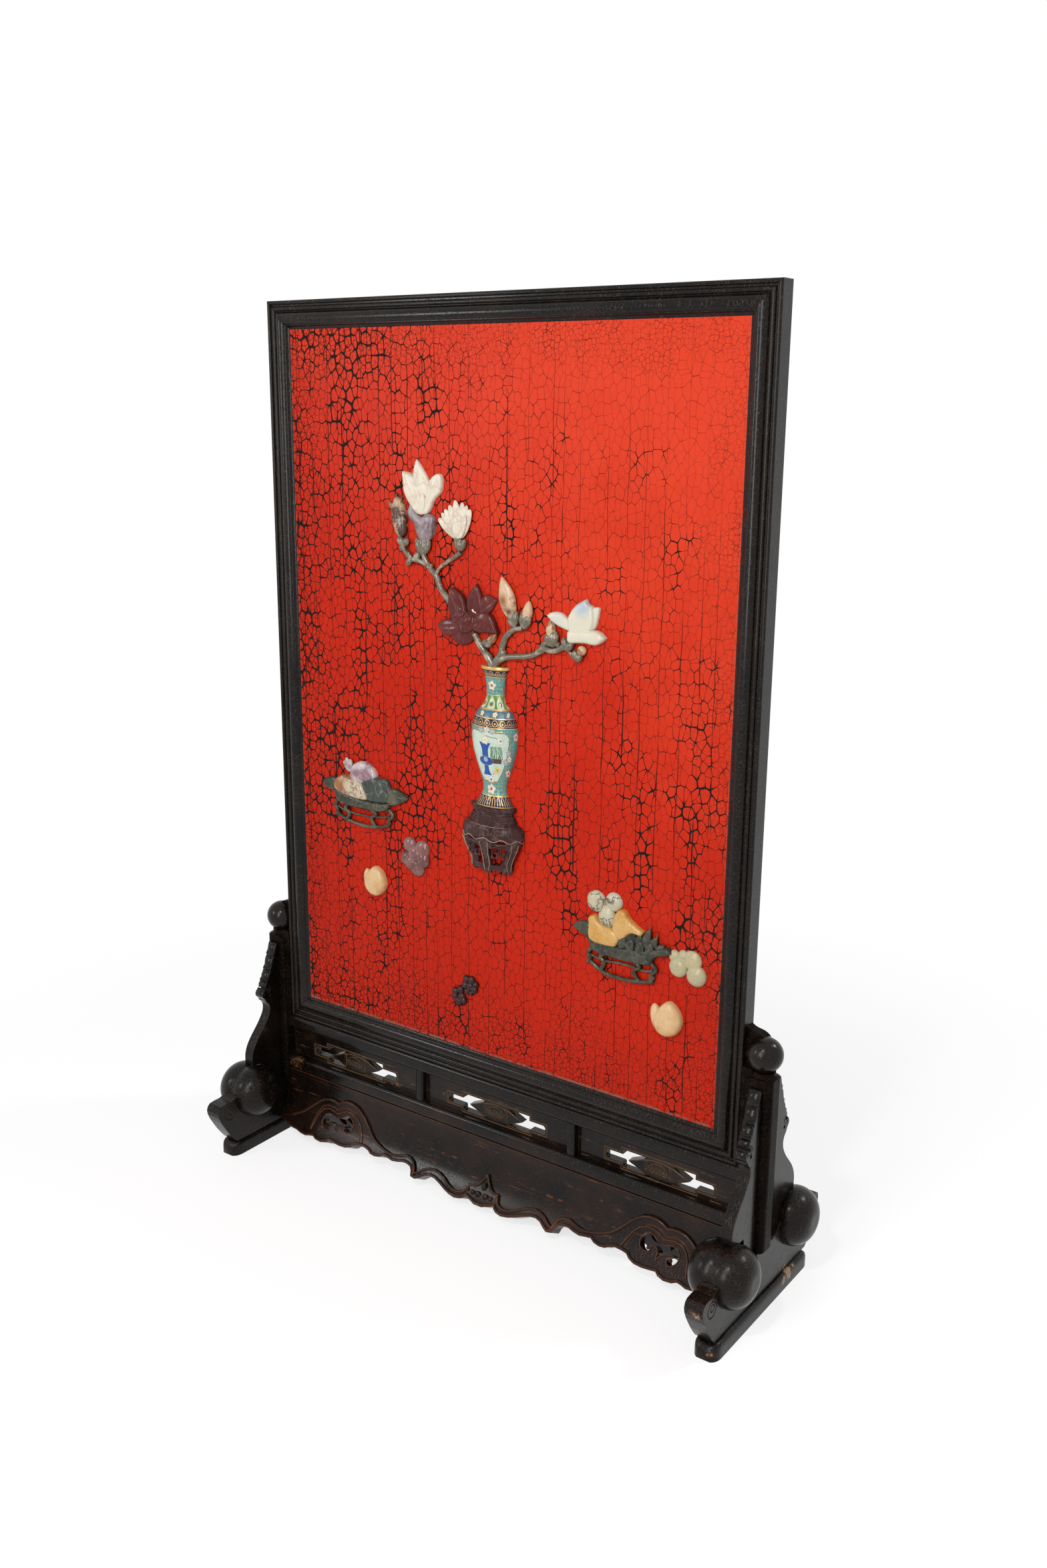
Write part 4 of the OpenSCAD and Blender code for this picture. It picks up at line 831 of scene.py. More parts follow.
class Finish(Enum):
    """The finishes of the screen."""

    BLACK = BlackLacquer()
    POST = BlackLacquer("post_lacquer", shine=0.02, craze=0.5)
    FOOT = BlackLacquer("foot_lacquer", shine=0.18, gloss=0.16, wear=0.45, dusty=0.7, craze=0.7, chips=(
        (0.516, 0.085, 0.020, 0.016), (0.516, 0.068, 0.018, 0.010), (0.516, 0.103, 0.026, 0.009),
        (0.479, -0.158, 0.104, 0.008), (0.503, -0.170, 0.101, 0.006), (0.495, -0.184, 0.094, 0.009),
        (0.507, -0.182, 0.070, 0.006), (0.525, -0.143, 0.088, 0.006), (0.505, -0.153, 0.012, 0.007)))
    FRAME = BlackLacquer("frame_lacquer", wear=0.2, dusty=0.3, craze=0.6, chips=(
        (-0.250, -0.020, 1.500, 0.006), (0.4775, -0.020, 1.496, 0.007), (0.470, 0.0, 1.500, 0.005)))
    CARVED = BlackLacquer(
        "carved_lacquer", black=(0.0036, 0.0024, 0.0020), brown=(0.022, 0.0095, 0.0065), rubbed=(0.24, 0.075, 0.020),
        wear=0.7, dusty=0.5, gloss=0.12
    )
    WORN = BlackLacquer(
        "worn_rim", black=(0.0075, 0.0048, 0.004), brown=(0.042, 0.016, 0.009), rubbed=(0.32, 0.105, 0.030),
        wear=0.75, dusty=0.4, craze=0.1, gloss=0.10
    )
    RAIL = BlackLacquer("rail_lacquer", brown=(0.020, 0.010, 0.007), dust=(0.17, 0.110, 0.050), wear=0.6, dusty=1.0,
                        bare=(0.19, 0.125, 0.055),
                        chips=((-0.455, -0.030, 0.142, 0.022), (-0.400, -0.045, 0.142, 0.013),
                               (-0.300, -0.050, 0.142, 0.009)))
    OPENWORK = BlackLacquer("openwork_lacquer", brown=(0.030, 0.016, 0.010), rubbed=(0.22, 0.12, 0.055), wear=0.8,
                            dusty=1.0)
    BEAD = BlackLacquer("bead_lacquer", wear=0.5, dusty=0.5, gloss=0.08)
    RED = RedCrackle()
    BATTEN = BlackLacquer("batten_wood", black=(0.03, 0.02, 0.014), brown=(0.07, 0.045, 0.03), wear=0.5, dusty=0.6)
    ENAMEL = Enamel()
    PURPLE = Stone("purple_stone", (0.034, 0.013, 0.013), (0.060, 0.027, 0.026), (0.26, 0.18, 0.15), glow=0.0,
                   edge_sheen_part=0.6, rough=0.14, shine=0.14)
    LINES = Stone("incised_lines", (0.40, 0.30, 0.23), (0.20, 0.13, 0.10), (0.50, 0.40, 0.32), glow=0.0, rough=0.5)
    WHITE = Stone("white_stone", (0.76, 0.69, 0.57), (0.56, 0.40, 0.25), (0.40, 0.28, 0.18), cloud_scale=18.0,
                  cloud_low=0.56, cloud_high=0.76, vein_part=0.4, glow=0.3)
    MILKY = Stone("milky_stone", (0.70, 0.65, 0.50), (0.62, 0.62, 0.56), (0.74, 0.72, 0.64), cloud_scale=14.0,
                  cloud_low=0.52, cloud_high=0.7, glow=0.3, tints=((0.167, 1.052, 0.021, (0.42, 0.49, 0.55)),))
    BROWN = Stone("brown_stone", (0.50, 0.31, 0.17), (0.075, 0.030, 0.022), (0.62, 0.50, 0.36), cloud_scale=20.0,
                  cloud_low=0.42, cloud_high=0.55, vein_part=0.5)
    BUD = Stone("bud_stone", (0.66, 0.45, 0.27), (0.24, 0.09, 0.035), (0.72, 0.60, 0.46), cloud_scale=36.0,
                cloud_low=0.50, cloud_high=0.62, tints=((0.024, 1.050, 0.013, (0.30, 0.11, 0.03)),
                                                        (0.036, 1.034, 0.009, (0.10, 0.035, 0.02))))
    GREY = Stone("grey_stone", (0.145, 0.085, 0.098), (0.38, 0.32, 0.33), (0.07, 0.04, 0.05), vein_part=0.5)
    AMETHYST = Stone("amethyst", (0.58, 0.51, 0.49), (0.28, 0.15, 0.19), (0.64, 0.60, 0.58), cloud_scale=30.0,
                     cloud_low=0.45, cloud_high=0.60, rough=0.10)
    MAROON = Stone("maroon_stone", (0.085, 0.010, 0.009), (0.130, 0.022, 0.018), (0.28, 0.14, 0.12), glow=0.0,
                   vein_part=0.10, edge_sheen_part=0.55, shine=0.24, rough=0.10)
    GREEN = Stone("green_stone", (0.122, 0.098, 0.060), (0.38, 0.33, 0.235), (0.05, 0.05, 0.035), cloud_scale=55.0,
                  cloud_low=0.48, cloud_high=0.66, vein_part=0.6, shine=0.6, rough=0.10)
    SPINACH = Stone("spinach_stone", (0.026, 0.027, 0.014), (0.105, 0.098, 0.060), (0.22, 0.20, 0.13),
                    cloud_low=0.45, cloud_high=0.65, glow=0.0, edge_sheen_part=0.5, shine=0.35, rough=0.10)
    SMOKE = Stone("smoke_stone", (0.022, 0.024, 0.018), (0.062, 0.064, 0.045), (0.22, 0.21, 0.16), glow=0.0,
                  edge_sheen_part=0.55, shine=0.25)
    MOSS = Stone("moss_stone", (0.024, 0.034, 0.030), (0.19, 0.20, 0.15), (0.35, 0.36, 0.28), cloud_scale=18.0,
                 cloud_low=0.50, cloud_high=0.72)
    AGATE = Stone("agate", (0.62, 0.53, 0.38), (0.34, 0.13, 0.035), (0.13, 0.055, 0.035), cloud_scale=24.0,
                  cloud_low=0.46, cloud_high=0.58, vein_part=0.7, rough=0.10)
    ORANGE = Stone("orange_stone", (0.60, 0.29, 0.055), (0.66, 0.40, 0.13), (0.36, 0.12, 0.02), cloud_scale=40.0)
    CREAM = Stone("cream_stone", (0.74, 0.50, 0.25), (0.64, 0.33, 0.12), (0.74, 0.64, 0.48), cloud_scale=20.0,
                  cloud_low=0.46, cloud_high=0.70)
    PALE = Stone("pale_stone", (0.44, 0.40, 0.25), (0.54, 0.46, 0.26), (0.26, 0.24, 0.15))
    SPOTTED = Stone("spotted_stone", (0.56, 0.52, 0.38), (0.50, 0.40, 0.22), (0.035, 0.050, 0.065), cloud_scale=20.0,
                    cloud_low=0.55, cloud_high=0.7, vein_part=0.95)
    GARNET = Stone("garnet_stone", (0.12, 0.036, 0.032), (0.26, 0.11, 0.10), (0.38, 0.22, 0.2), edge_sheen_part=0.5,
                   shine=0.45, rough=0.08)
    BERRY = Stone("berry_stone", (0.028, 0.005, 0.007), (0.05, 0.012, 0.012), (0.08, 0.03, 0.03), rough=0.06,
                  shine=0.25)


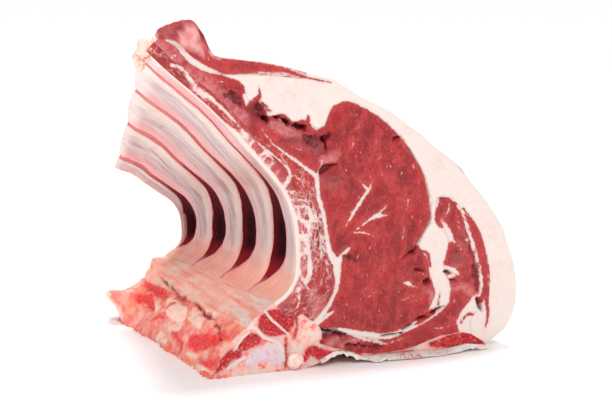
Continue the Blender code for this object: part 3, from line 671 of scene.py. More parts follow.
def add_mesh(name, points, squares, fields, finish, replaced):
    """Puts a piece into the scene. points are (x, depth, z) in mm in the section's frame, and fields are
    numbers for each point that its material reads. Nothing reaches below the floor."""
    points = np.maximum(points, (-np.inf, -np.inf, ORIGIN[2]))
    mesh = bpy.data.meshes.new(name)
    mesh.vertices.add(len(points))
    mesh.vertices.foreach_set("co", ((points - ORIGIN) * MM).astype(np.float32).ravel())
    mesh.loops.add(squares.size)
    mesh.loops.foreach_set("vertex_index", np.ascontiguousarray(squares, np.int32).ravel())
    mesh.polygons.add(len(squares))
    mesh.polygons.foreach_set("loop_start", np.arange(0, squares.size, squares.shape[1], dtype=np.int32))
    mesh.update(calc_edges=True)
    for field, values in fields.items():
        made = mesh.attributes.new(field, "FLOAT", "POINT")
        made.data.foreach_set("value", np.asarray(values, np.float32).ravel())
    mesh.shade_smooth()
    mesh.set_sharp_from_angle(angle=np.radians(SHARP_ANGLE))
    mesh.materials.append(finish)
    piece = bpy.data.objects.new(name, mesh)
    bpy.context.scene.collection.objects.link(piece)
    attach(piece, "root")
    if replaced:
        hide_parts(replaced)
    return piece


def stations(step):
    """Depths from cut to cut, close together near both cuts and step apart between them."""
    count = max(2, round((DEPTH - 2 * EVEN_FROM) / step))
    middle = np.linspace(EVEN_FROM, DEPTH - EVEN_FROM, count)
    return np.concatenate([NEAR_STATIONS, middle, DEPTH - NEAR_STATIONS[::-1]])


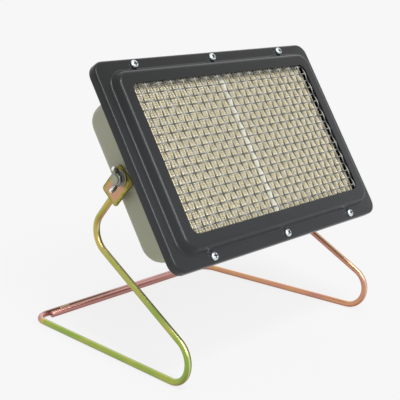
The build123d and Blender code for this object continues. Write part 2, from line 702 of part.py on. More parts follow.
# ---- wing nuts: bevelled hub with two wings that flare away from the plate ----
wing_up = Vector(0, -sin(radians(wing_lean)), cos(radians(wing_lean)))
for side, side_name in ((-1, "left"), (1, "right")):
    seat_middle = pivot + across * side * wing_seat_x
    hub_seat = Plane(origin=seat_middle, x_dir=wing_up, z_dir=across * side)
    with BuildPart() as wing_nut:
        with BuildSketch(hub_seat):
            RegularPolygon(nut_base_r, round_sides)
        extrude(amount=nut_hub_h)
        hub_top = wing_nut.faces().sort_by(Axis(seat_middle, across * side))[-1]
        chamfer(hub_top.edges(), length=nut_hub_bevel)
        with BuildSketch(Plane(origin=seat_middle, x_dir=wing_up, z_dir=wing_up.cross(across * side))):
            with BuildLine():
                Polyline((0, wing_root), (nut_base_r, wing_root),
                         (wing_span_r, wing_rise - wing_tip_l), (wing_span_r, wing_rise),
                         (wing_span_r - wing_tip_l, wing_rise), (0, nut_hub_h - wing_root),
                         close=True)
            wing = make_face()
            fillet(wing.vertices().group_by(Axis.X)[-1], radius=wing_tip_r)
            mirror(about=Plane.YZ)
        extrude(amount=wing_t / 2, both=True)
        with BuildSketch(hub_seat):
            Circle(stud_r + pin_gap)
        extrude(amount=wing_rise, mode=Mode.SUBTRACT)
    wing_nut.part.label = side_name + "_wing_nut"
    export_step(wing_nut.part, "parts/" + side_name + "_wing_nut.step")

# ---- welds that join the two tails of the rear bar ----
valley_y = rear_y - wire_r - bar_gap / 2
with BuildPart() as rear_bar_welds:
    for weld_x in (bar_weld_in - tail_reach, tail_reach - bar_weld_in):
        with BuildSketch(Plane.YZ.offset(weld_x - bar_weld_l / 2)):
            with Locations((valley_y, wire_r + bar_weld_r + sheet_gap)):
                Circle(bar_weld_r)
        extrude(amount=bar_weld_l)
    with BuildSketch(Plane.YZ):
        with Locations((valley_y, wire_r)):
            with GridLocations(wire_d + bar_gap, 1, 2, 1):
                Circle(wire_r + seat_gap)
    extrude(amount=rear_half_w, both=True, mode=Mode.SUBTRACT)
rear_bar_welds.part.label = "rear_bar_welds"
export_step(rear_bar_welds.part, "parts/rear_bar_welds.step")
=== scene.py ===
import bmesh
import bpy
import json
import math
from mathutils import Matrix, Vector


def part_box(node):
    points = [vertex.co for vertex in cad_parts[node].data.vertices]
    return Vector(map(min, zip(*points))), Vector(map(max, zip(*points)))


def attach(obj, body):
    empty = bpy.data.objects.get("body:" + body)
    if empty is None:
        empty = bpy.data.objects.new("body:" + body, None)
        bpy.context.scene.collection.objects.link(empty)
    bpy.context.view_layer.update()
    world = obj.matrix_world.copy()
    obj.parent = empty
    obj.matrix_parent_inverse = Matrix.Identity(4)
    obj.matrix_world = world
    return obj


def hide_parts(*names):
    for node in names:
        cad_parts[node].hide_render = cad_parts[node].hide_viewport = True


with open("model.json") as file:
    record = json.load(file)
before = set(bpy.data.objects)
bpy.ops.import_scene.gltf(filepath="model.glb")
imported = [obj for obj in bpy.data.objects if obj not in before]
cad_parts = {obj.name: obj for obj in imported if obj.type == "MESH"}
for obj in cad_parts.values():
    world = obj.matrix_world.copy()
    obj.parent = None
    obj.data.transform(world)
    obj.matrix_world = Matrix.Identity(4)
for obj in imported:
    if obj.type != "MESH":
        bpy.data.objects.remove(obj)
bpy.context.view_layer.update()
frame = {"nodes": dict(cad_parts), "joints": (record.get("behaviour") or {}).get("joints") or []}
nodes = frame["nodes"]
print("frame loaded:", len(nodes), "nodes")

# Radiant gas heater: flat ceramic head between two bent wire legs. Metres, front to -Y.

head = {"tilt": 32.5, "flangeAheadOfPivot": 0.0346, "middleBelowPivot": 0.00233}

tilt = math.radians(head["tilt"])
pivot = Vector(next(joint["pos_m"] for joint in frame["joints"] if joint["name"] == "head_tilt"))
across = Vector((1, 0, 0))
outward = Vector((0, -math.cos(tilt), math.sin(tilt)))
upward = Vector((0, math.sin(tilt), math.cos(tilt)))
headMiddle = pivot + outward * head["flangeAheadOfPivot"] - upward * head["middleBelowPivot"]
headTurn = math.radians(90) - tilt
headPlace = Matrix.Translation(headMiddle) @ Matrix.Rotation(headTurn, 4, "X")


def onHead(u, v, n, flip=False):
    # local Z points out of the head, or back from it
    spot = headPlace @ Matrix.Translation((u, v, n))
    return spot @ Matrix.Rotation(math.pi, 4, "X") if flip else spot


def facing(point, along, up):
    # local Z runs along, local X runs up
    zAxis = along.normalized()
    xAxis = (up - zAxis * up.dot(zAxis)).normalized()
    yAxis = zAxis.cross(xAxis)
    return Matrix.Translation(point) @ Matrix((xAxis, yAxis, zAxis)).transposed().to_4x4()


# ways of working

samePoint = 1e-6     # points closer than this are one
seatGap = 0.00002    # between faces that touch, so that they don't flicker
hexForm = {"cornerDrop": 0.75, "faceShare": 0.98, "cornerShare": 1.01, "sides": 40,
           "boreSides": 24}


def leaveAll():
    if bpy.context.mode != "OBJECT":
        bpy.ops.object.mode_set(mode="OBJECT")
    bpy.ops.object.select_all(action="DESELECT")


def selectOnly(*pieces):
    leaveAll()
    for piece in pieces:
        piece.select_set(True)
    bpy.context.view_layer.objects.active = pieces[0]


def selectBy(kind):
    kinds = ("VERT", "EDGE", "FACE")
    bpy.context.tool_settings.mesh_select_mode = tuple(kind == each for each in kinds)


def startEdit():
    bpy.ops.object.mode_set(mode="EDIT")
    selectBy("VERT")


def selectWhere(test, kind="VERT"):
    # faces are tested whole, edges by their middle and direction, points by their place
    selectBy(kind)
    mesh = bmesh.from_edit_mesh(bpy.context.object.data)
    for group in (mesh.faces, mesh.edges, mesh.verts):
        for part in group:
            part.select_set(False)
    if kind == "FACE":
        for face in mesh.faces:
            if test(face):
                face.select_set(True)
    elif kind == "EDGE":
        for edge in mesh.edges:
            start, end = (vert.co for vert in edge.verts)
            if test((start + end) / 2, end - start):
                edge.select_set(True)
    else:
        for vert in mesh.verts:
            if test(vert.co):
                vert.select_set(True)
    mesh.select_flush_mode()
    bmesh.update_edit_mesh(bpy.context.object.data)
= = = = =
* DIRECTION
Quote exactly the lines running from the line with "# ---- welds" through the line with "record = json.load(file)", both ends included, and nothing more.

* FULL OUTPUT
# ---- welds that join the two tails of the rear bar ----
valley_y = rear_y - wire_r - bar_gap / 2
with BuildPart() as rear_bar_welds:
    for weld_x in (bar_weld_in - tail_reach, tail_reach - bar_weld_in):
        with BuildSketch(Plane.YZ.offset(weld_x - bar_weld_l / 2)):
            with Locations((valley_y, wire_r + bar_weld_r + sheet_gap)):
                Circle(bar_weld_r)
        extrude(amount=bar_weld_l)
    with BuildSketch(Plane.YZ):
        with Locations((valley_y, wire_r)):
            with GridLocations(wire_d + bar_gap, 1, 2, 1):
                Circle(wire_r + seat_gap)
    extrude(amount=rear_half_w, both=True, mode=Mode.SUBTRACT)
rear_bar_welds.part.label = "rear_bar_welds"
export_step(rear_bar_welds.part, "parts/rear_bar_welds.step")
=== scene.py ===
import bmesh
import bpy
import json
import math
from mathutils import Matrix, Vector


def part_box(node):
    points = [vertex.co for vertex in cad_parts[node].data.vertices]
    return Vector(map(min, zip(*points))), Vector(map(max, zip(*points)))


def attach(obj, body):
    empty = bpy.data.objects.get("body:" + body)
    if empty is None:
        empty = bpy.data.objects.new("body:" + body, None)
        bpy.context.scene.collection.objects.link(empty)
    bpy.context.view_layer.update()
    world = obj.matrix_world.copy()
    obj.parent = empty
    obj.matrix_parent_inverse = Matrix.Identity(4)
    obj.matrix_world = world
    return obj


def hide_parts(*names):
    for node in names:
        cad_parts[node].hide_render = cad_parts[node].hide_viewport = True


with open("model.json") as file:
    record = json.load(file)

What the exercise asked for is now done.